→ **SET TASK**:
Repeat exactly the lines from the start through the line with "run, t), run[-1]", both ends included.

→ **PROVIDED MATERIAL**:
● ● ●
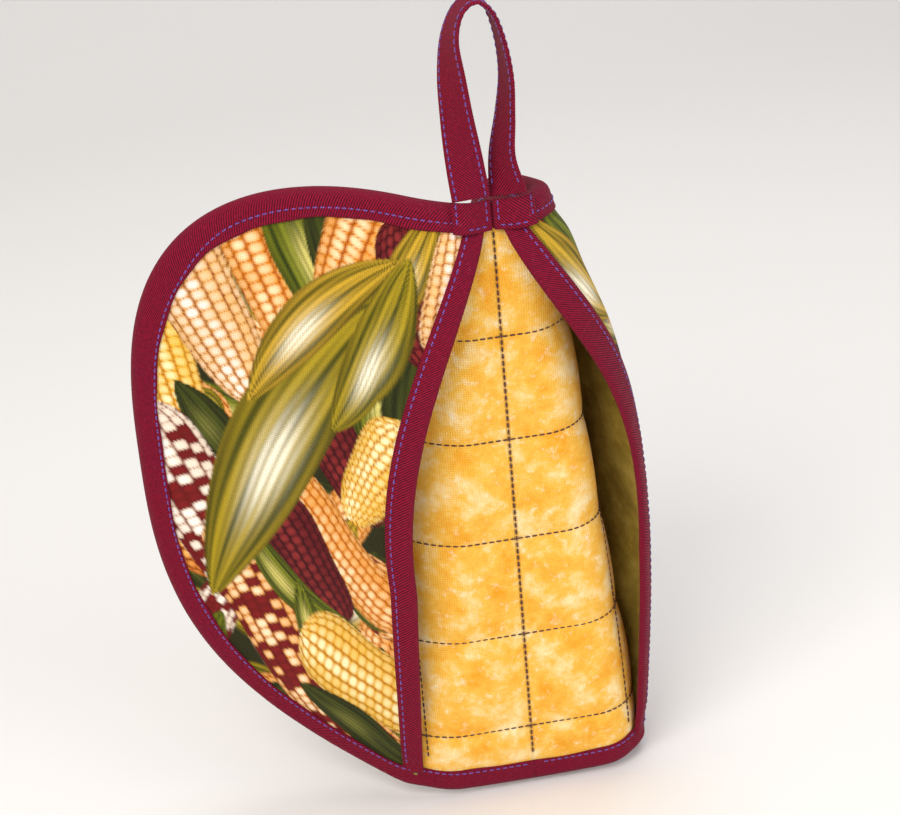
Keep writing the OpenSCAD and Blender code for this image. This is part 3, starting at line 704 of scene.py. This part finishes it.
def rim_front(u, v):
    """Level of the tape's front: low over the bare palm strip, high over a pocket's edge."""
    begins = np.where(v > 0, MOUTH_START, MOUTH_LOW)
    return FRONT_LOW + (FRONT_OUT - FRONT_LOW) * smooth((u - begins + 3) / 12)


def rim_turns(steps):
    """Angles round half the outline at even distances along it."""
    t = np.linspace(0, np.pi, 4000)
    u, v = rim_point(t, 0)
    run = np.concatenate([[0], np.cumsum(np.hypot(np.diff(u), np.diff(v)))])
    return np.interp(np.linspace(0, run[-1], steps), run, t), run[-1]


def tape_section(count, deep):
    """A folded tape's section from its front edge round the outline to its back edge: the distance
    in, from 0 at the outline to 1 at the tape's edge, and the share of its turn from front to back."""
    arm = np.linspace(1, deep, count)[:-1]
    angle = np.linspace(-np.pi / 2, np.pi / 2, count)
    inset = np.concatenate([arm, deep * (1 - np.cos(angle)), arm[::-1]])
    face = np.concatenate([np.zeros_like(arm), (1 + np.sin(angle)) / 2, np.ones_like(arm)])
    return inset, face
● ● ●
→ **ANSWER IN FULL**:
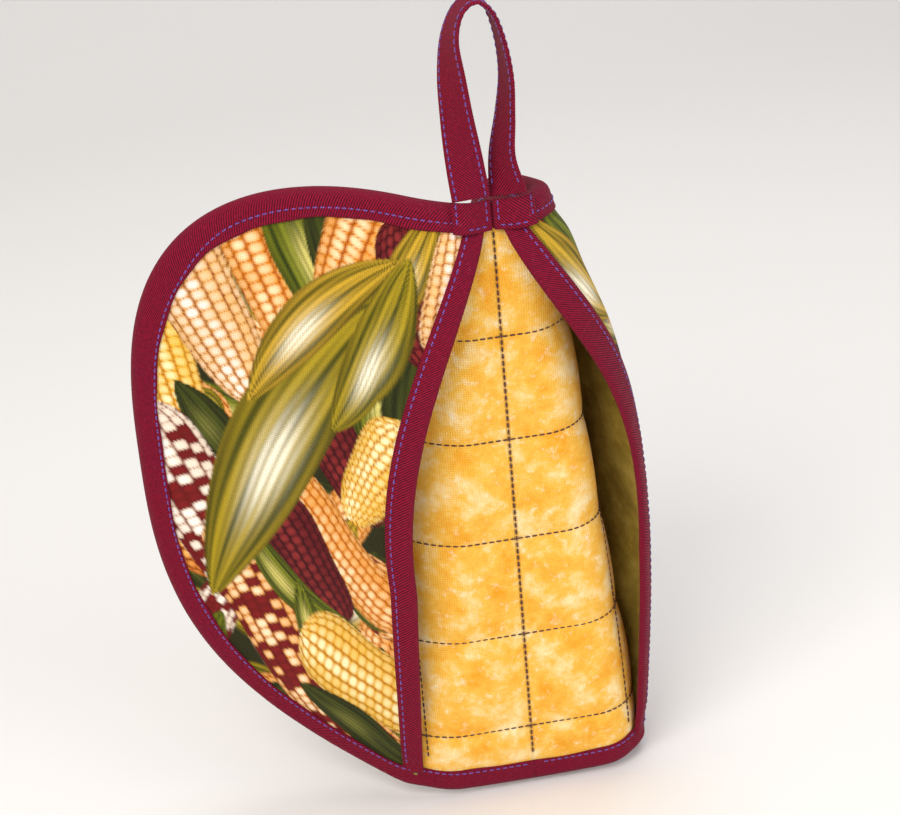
Keep writing the OpenSCAD and Blender code for this image. This is part 3, starting at line 704 of scene.py. This part finishes it.
def rim_front(u, v):
    """Level of the tape's front: low over the bare palm strip, high over a pocket's edge."""
    begins = np.where(v > 0, MOUTH_START, MOUTH_LOW)
    return FRONT_LOW + (FRONT_OUT - FRONT_LOW) * smooth((u - begins + 3) / 12)


def rim_turns(steps):
    """Angles round half the outline at even distances along it."""
    t = np.linspace(0, np.pi, 4000)
    u, v = rim_point(t, 0)
    run = np.concatenate([[0], np.cumsum(np.hypot(np.diff(u), np.diff(v)))])
    return np.interp(np.linspace(0, run[-1], steps), run, t), run[-1]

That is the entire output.